As Lauren described to me years ago, Richard and two other Zambian bachelors, each still percolating on the warm beer and banter from their daylong drive south, boisterously outdid one another to impress her. But she was most intrigued by Richard. His startling blue eyes were difficult to ignore, his skin was tanned a deep russet, and she felt it still warm from the sun when he draped a self-consciously possessive arm around her shoulders. Fascinated by the romance of isolation, she caught the subtle scent of his loneliness and was touched, in a way, by its intense magnetism.
Lauren and Richard arranged to meet again, a few weeks later, at the elegant Victoria Falls Hotel, on the Zimbabwean side of the Zambian border. Victoria Falls is quite far from Harare, so Lauren flew north. Richard made the long journey south on a potholed ribbon of road in his overheated farm pickup. I remember her telling me how strange their meeting was; Richard's formerly smooth words seemed cut off by the unfamiliar necktie that he had quickly pulled out from the back of a drawer for the occasion, a formal dinner that was regularly interrupted by the noisy clinking of glass and silverware.
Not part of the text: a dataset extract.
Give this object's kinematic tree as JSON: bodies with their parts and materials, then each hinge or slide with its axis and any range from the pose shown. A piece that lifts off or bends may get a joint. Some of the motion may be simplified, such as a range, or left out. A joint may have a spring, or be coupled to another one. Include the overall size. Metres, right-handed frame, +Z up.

After coffee Lauren suggested they walk the grounds, and they did, both wondering what to say, the sound of the falls faintly thundering through the far-off trees and the crickets shrieking loud and close.
The hotel pool was bright and deserted, with umbrellas carefully folded and loungers stacked. Lauren laughed unexpectedly and started to unbutton her blouse. She then slipped off her skirt and sandals and stepped out of her underwear. She paused for a long time, quite naked, a little heavier than she liked, her painted toes curled over the edge of the pool, smiling at the water. She let him look at her, young breasts happily unrestrained, tiny goose pimples, shocked and alert, covering her with a fine invisible down. Then she dove in with a small splash, her form cracking and quivering in the illuminated white ripples.